Nacido en Lumbier en junio de 1926 fue el mayor de tres hermanos. Hijo de Epifanio Iriarte Lorea, de casa “Amente” de Abaurrea Alta, y de Engracia Usoz. Primo, hija de Agustín, Guardia de Corps del pretendiente carlista Carlos VII.

Desde muy pequeño aprendió el arte de hacer vino en la bodega familiar que su padre poseía en Lumbier. Solía contar que en una ocasión, siendo él muy niño, tuvieron una inspección de Diputación en la bodega a raíz de una denuncia efectuada por un bodeguero local con influencias en Diputación. Este, preso de la envidia, no podía soportar que un aezkoano con marcado acento vasco hiciese mejor vino que él. La inspección determinó que el vino era excelente y no llevaba ningún aditivo.

Siguiendo los pasos de su padre fue depositario municipal y luego gerente de la bodega cooperativa creada en 1941. La bodega fue su pasión y allí pasaba horas con el bueno de Félix, el bodeguero, trasegando vinos, filtrando y haciendo mezclas. Cuando por motivos de edad se jubiló, dejó una bodega saneada económicamente y en buen estado de conservación. Hoy, treinta años después, en estado de ruina y abandono, espera para ser derruida. Desde estas líneas, sugiero al Ayuntamiento que mantengan en pie el edificio principal como homenaje a los viticultores que la crearon. La bodega fue el motor económico de Lumbier hasta la llegada de la industrialización.

Ya en su madurez recibió la llamada de Ignacio Arrieta, director de Caja Rural, para abrir una sucursal en Lumbier. Aceptó la oferta y la dirigió con gran éxito hasta su jubilación a los 70 años, sin cogerse nunca vacaciones. Hombre austero, le bastaba con dar largos paseos por el pueblo que tanto quería, acompañado de Miguel Ángel, su fiel escudero.

Sufrió dos atracos de los que salió ileso. En uno de ellos, conminado por el atracador a punta de pistola a abrir la caja fuerte, le respondió con una sangre fría, impropia de él: “En mal día habéis venido, no hay nada”. Tan solo se llevaron, 40.000 pesetas. No sabían los atracadores que tenía escondidos tres millones de pesetas en un armario, en previsión de posibles atracos.

La otra gran pasión de su vida fue la ermita de la Santísima Trinidad. Como cofrade mayor, se encargaba de su mantenimiento y reparación, ayudado por Ezequiel, Juanito, Pío y muchos otros, la mantenían limpia y hermosa para el día grande de la romería.

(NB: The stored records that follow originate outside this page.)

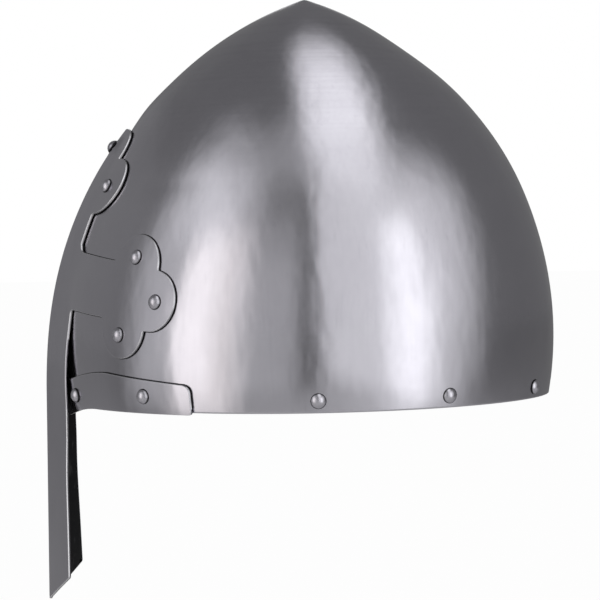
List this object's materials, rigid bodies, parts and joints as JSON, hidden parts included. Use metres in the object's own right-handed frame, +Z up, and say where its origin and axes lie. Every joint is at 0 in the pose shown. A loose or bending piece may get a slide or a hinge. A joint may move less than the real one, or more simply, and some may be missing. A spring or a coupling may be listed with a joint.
{
  "type": "conical helmet with nasal",
  "caption": "Conical steel helmet with a riveted cross-shaped nasal plate, a shaped brow band, a row of rim rivets and a leather liner with tongues inside.",
  "frame": {"origin": "middle of the opening that the head goes into, at the level of the skull's rim", "axes": "-Y to the front (the nasal), +X to the wearer's left, +Z up to the point"},
  "size_m": [0.197, 0.2554, 0.2975],
  "materials": {
    "skull_steel": "satin steel, finely brushed, with faint raising marks",
    "plate_steel": "satin steel sheet with bright cut edges",
    "rivet_steel": "polished domed heads",
    "blackened_steel": "blackened steel washers",
    "leather": "brown vegetable-tanned leather, smooth side in"
  },
  "bodies": {
    "root": {"skull": "skull_steel", "cross_nasal": "plate_steel", "brow_band": "plate_steel", "front_trefoil_rivets": "rivet_steel", "left_trefoil_rivets": "rivet_steel", "right_trefoil_rivets": "rivet_steel", "left_brow_rivets": "rivet_steel", "right_brow_rivets": "rivet_steel", "left_rim_rivets": "rivet_steel", "right_rim_rivets": "rivet_steel", "left_washers": "blackened_steel", "right_washers": "blackened_steel", "liner_band": "leather", "front_tongue": "leather", "front_left_tongue": "leather", "left_tongue": "leather", "rear_left_tongue": "leather", "rear_tongue": "leather", "rear_right_tongue": "leather", "right_tongue": "leather", "front_right_tongue": "leather"}
  },
  "joints": []
}
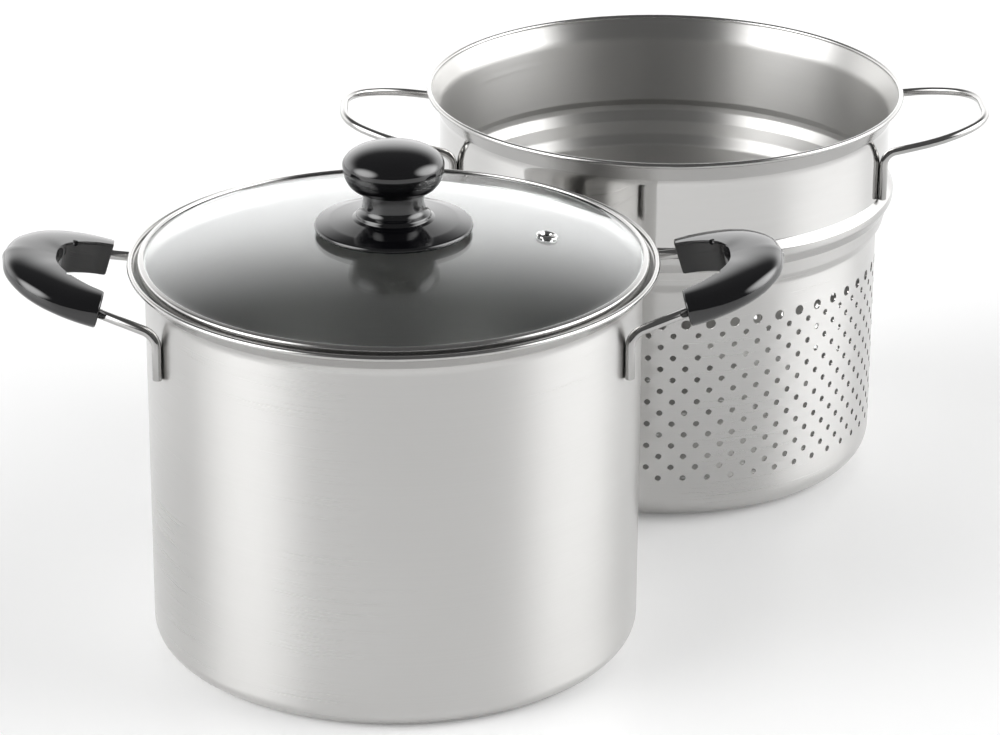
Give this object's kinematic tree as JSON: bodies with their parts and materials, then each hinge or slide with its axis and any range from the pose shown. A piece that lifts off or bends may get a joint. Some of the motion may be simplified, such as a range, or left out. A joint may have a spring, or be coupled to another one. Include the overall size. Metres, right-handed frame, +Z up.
{
  "type": "pasta pot with strainer insert",
  "caption": "Cylindrical stainless steel pasta pot with side grips, a domed glass lid with a knob, and a perforated lift-out strainer insert with wire loop handles.",
  "frame": {"origin": "centre of the pot's base, on the surface that it stands on", "axes": "+Z up along the pot's axis, +X along the line of the pot's two side grips towards the strainer, +Y towards the rear, where the strainer stands beside the pot"},
  "size_m": [0.4676, 0.4471, 0.233],
  "materials": {
    "satin_steel": "satin",
    "bright_steel": "polished",
    "black_plastic": "glossy",
    "clear_glass": "clear",
    "brass_insert": "machined",
    "silicone_seal": "matte"
  },
  "bodies": {
    "pot": {"pot_body": "satin_steel", "left_front_rod": "bright_steel", "left_rear_rod": "bright_steel", "right_front_rod": "bright_steel", "right_rear_rod": "bright_steel", "left_grip": "black_plastic", "right_grip": "black_plastic", "left_grip_pins": "bright_steel", "right_grip_pins": "bright_steel"},
    "lid": {"lid_rim": "bright_steel", "lid_glass": "clear_glass", "vent_eyelet": "bright_steel", "knob": "black_plastic", "knob_insert": "brass_insert", "lid_seal": "silicone_seal", "knob_screw": "bright_steel"},
    "strainer": {"strainer_body": "satin_steel", "strainer_left_loop": "bright_steel", "strainer_right_loop": "bright_steel"}
  },
  "joints": [
    {"name": "lid_lift", "type": "slide", "parent": "pot", "child": "lid", "axis": [0, 0, 1], "range_m": [0, 0.2]},
    {"name": "strainer_lift", "type": "slide", "parent": "pot", "child": "strainer", "axis": [0, 0, 1], "range_m": [0, 0.25]}
  ]
}
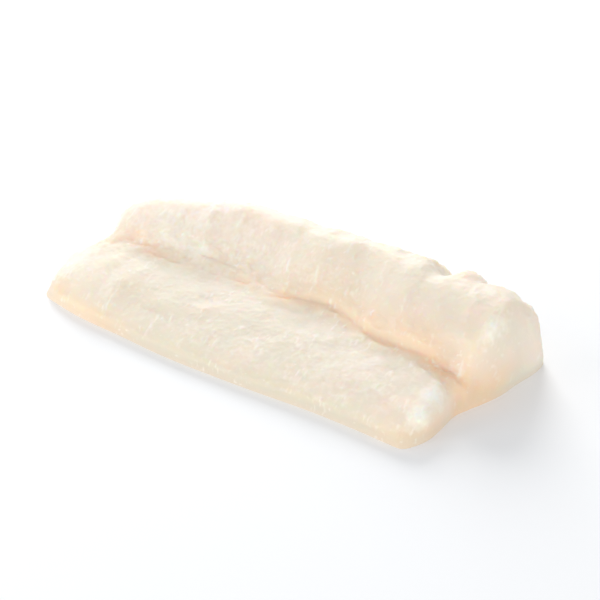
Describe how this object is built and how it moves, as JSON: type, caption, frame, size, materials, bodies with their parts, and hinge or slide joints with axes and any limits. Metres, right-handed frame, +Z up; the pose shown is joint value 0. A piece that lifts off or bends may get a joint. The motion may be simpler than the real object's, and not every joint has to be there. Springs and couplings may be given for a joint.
{
  "type": "lightly salted cod fillet",
  "caption": "Raw skinless piece of cod fillet with a thin front lobe, a thick back lobe and the groove of the bone line between them.",
  "frame": {"origin": "middle of the flat underside, on the table", "axes": "+X along the fillet towards its cut end, +Y from the thin front edge towards the thick back, +Z up"},
  "size_m": [0.202, 0.0916, 0.0375],
  "materials": {
    "flesh": "moist, soft sheen, cream white"
  },
  "bodies": {
    "root": {"fillet": "flesh"}
  },
  "joints": []
}
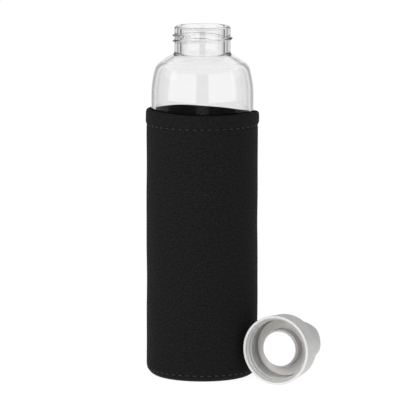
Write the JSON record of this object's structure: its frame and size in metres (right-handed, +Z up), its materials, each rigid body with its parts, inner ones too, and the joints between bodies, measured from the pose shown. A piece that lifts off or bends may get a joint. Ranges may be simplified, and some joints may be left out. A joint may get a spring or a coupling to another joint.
{
  "type": "glass water bottle",
  "caption": "Clear glass water bottle with a threaded neck, in a black neoprene sleeve, with its grey screw cap and carry handle lying beside it.",
  "frame": {"origin": "on the bottle's axis, at the underside of the sleeve, the surface that the bottle stands on", "axes": "+Z up along the bottle's axis, -Y towards the side that the open cap faces, +X towards the cap"},
  "size_m": [0.1115, 0.0848, 0.224],
  "materials": {
    "clear_glass": "clear, polished",
    "neoprene": "fine black knit over foam",
    "thread": "sewing thread",
    "cap_plastic": "satin silver-grey",
    "seal_white": "smooth white silicone",
    "gasket": "grey silicone"
  },
  "bodies": {
    "sleeve": {"sleeve_wall": "neoprene", "sleeve_base": "neoprene", "sleeve_hem": "neoprene", "hem_stitching": "thread", "base_stitching": "thread", "back_seam_stitching": "thread"},
    "bottle": {"glass_bottle": "clear_glass"},
    "seal": {"seal_plug": "cap_plastic", "seal_disc": "seal_white", "seal_gasket": "gasket"},
    "cap": {"cap_shell": "cap_plastic", "carry_handle": "cap_plastic"}
  },
  "joints": [
    {"name": "bottle_lift", "type": "slide", "parent": "sleeve", "child": "bottle", "axis": [0, 0, 1], "range_m": [0, 0.2]},
    {"name": "cap_travel", "type": "slide", "parent": "sleeve", "child": "seal", "axis": [-0.3987, -0.9171, 0], "range_m": [0, 0.0055]},
    {"name": "cap_turn", "type": "hinge", "parent": "seal", "child": "cap", "pos_m": [0.0463, -0.0401, 0.0221], "axis": [-0.3987, -0.9171, 0], "range_deg": [0, 540]}
  ],
  "couplings": [
    {"joint": "cap_travel", "follows": "cap_turn", "m_per_rad": 0.00057296}
  ]
}
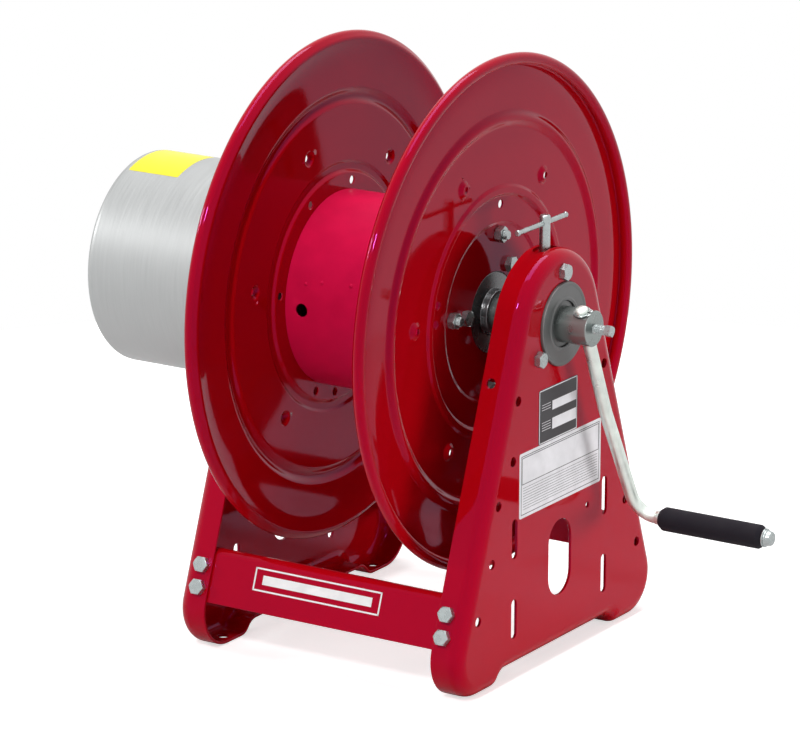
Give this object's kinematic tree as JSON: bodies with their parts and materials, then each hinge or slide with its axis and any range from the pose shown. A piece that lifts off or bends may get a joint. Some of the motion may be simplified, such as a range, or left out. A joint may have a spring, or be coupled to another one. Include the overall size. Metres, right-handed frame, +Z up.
{
  "type": "hand-crank reel",
  "caption": "Hand-crank reel on two pressed side plates, with stamped discs on a drum, a turning grip, a screw brake and a round slip-ring housing.",
  "frame": {"origin": "centre of the four foot bolt holes, in the plane the feet stand on", "axes": "+X along the shaft towards the crank, -Y the front with the drum outlet, +Z up"},
  "size_m": [0.6641, 0.4998, 0.582],
  "materials": {
    "red_enamel": "glossy red enamel",
    "drum_enamel": "satin crimson enamel",
    "zinc": "bright zinc plate",
    "bearing_steel": "dull pressed steel",
    "shaft_steel": "turned steel",
    "dark_iron": "dark oiled iron",
    "friction_lining": "moulded friction lining",
    "grip_black": "matt black grip",
    "aluminium": "spun aluminium, fine turning lines",
    "laminate": "insulating laminate",
    "ring_brass": "turned brass",
    "spring_bronze": "rolled bronze strip",
    "carbon": "pressed carbon",
    "gland_black": "moulded gland"
  },
  "bodies": {
    "frame": {"side_plate_crank": "red_enamel", "side_plate_housing": "red_enamel", "stretcher_front": "red_enamel", "stretcher_rear": "red_enamel", "stretcher_bolts": "zinc", "stretcher_nuts": "zinc", "bearing_shell_outer_crank": "bearing_steel", "bearing_shell_inner_crank": "bearing_steel", "bearing_race_crank": "bearing_steel", "bearing_balls_crank": "bearing_steel", "bearing_bolts_crank": "zinc", "bearing_nuts_crank": "zinc", "bearing_shell_outer_housing": "bearing_steel", "bearing_shell_inner_housing": "bearing_steel", "bearing_race_housing": "bearing_steel", "bearing_balls_housing": "bearing_steel", "bearing_bolts_housing": "zinc", "bearing_nuts_housing": "zinc", "brake_block": "red_enamel", "housing_back": "aluminium", "housing_cover": "aluminium", "cover_screws": "zinc", "brush_posts": "zinc", "brush_holder": "laminate", "brush_springs": "spring_bronze", "brushes": "carbon", "terminal_block": "laminate", "cable_gland": "gland_black", "gland_nut": "gland_black"},
    "reel": {"shaft": "shaft_steel", "disc_crank": "red_enamel", "disc_housing": "red_enamel", "drum_shell": "drum_enamel", "hub_crank": "dark_iron", "hub_housing": "dark_iron", "hub_bolts": "zinc", "hub_nuts": "zinc", "tie_rods": "zinc", "tie_nuts": "zinc", "inner_race_crank": "bearing_steel", "inner_race_housing": "bearing_steel", "crank_rod": "zinc", "crank_retainer": "zinc", "set_screw": "zinc", "grip_washer": "zinc", "grip_cap": "zinc", "ring_core": "laminate", "slip_rings": "ring_brass"},
    "grip": {"grip": "grip_black"},
    "brake_shoe": {"brake_shoe": "friction_lining"},
    "brake_screw": {"brake_screw": "zinc"},
    "tommy_bar": {"tommy_bar": "zinc"}
  },
  "joints": [
    {"name": "reel_spin", "type": "hinge", "parent": "frame", "child": "reel", "pos_m": [0, 0, 0.332], "axis": [1, 0, 0], "continuous": true},
    {"name": "grip_spin", "type": "hinge", "parent": "reel", "child": "grip", "pos_m": [0.27771, 0.08864, 0.12618], "axis": [1, 0, 0], "continuous": true},
    {"name": "brake_shoe_slide", "type": "slide", "parent": "frame", "child": "brake_shoe", "axis": [0, 0, -1], "range_m": [0, 0.0015]},
    {"name": "brake_screw_turn", "type": "hinge", "parent": "brake_shoe", "child": "brake_screw", "pos_m": [0.1395, 0, 0.4355], "axis": [0, 0, -1], "range_deg": [0, 360]},
    {"name": "tommy_bar_slide", "type": "slide", "parent": "brake_screw", "child": "tommy_bar", "axis": [0, 1, 0], "range_m": [-0.0303, 0.0423]}
  ],
  "couplings": [
    {"joint": "brake_screw_turn", "follows": "brake_shoe_slide", "rad_per_m": 4188.8}
  ]
}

Era hombre sencillo, discreto y modesto. Cuando la edad le impidió subir a la Ermita, se echó a un lado, dejándola en otras manos.

Su apodo, el “aezkoano” no desaparecerá, porque tanto mis hijos como yo somos y nos sentimos aezkoanos ¡a mucha honra!, como decía mi madre henchida de orgullo.

Para finalizar este pequeño homenaje y usando el argot taurino que tanto te gustaba utilizar en tu vida cotidiana, te despedimos con “grandes aplausos”.

En representación de todos tus sobrinos.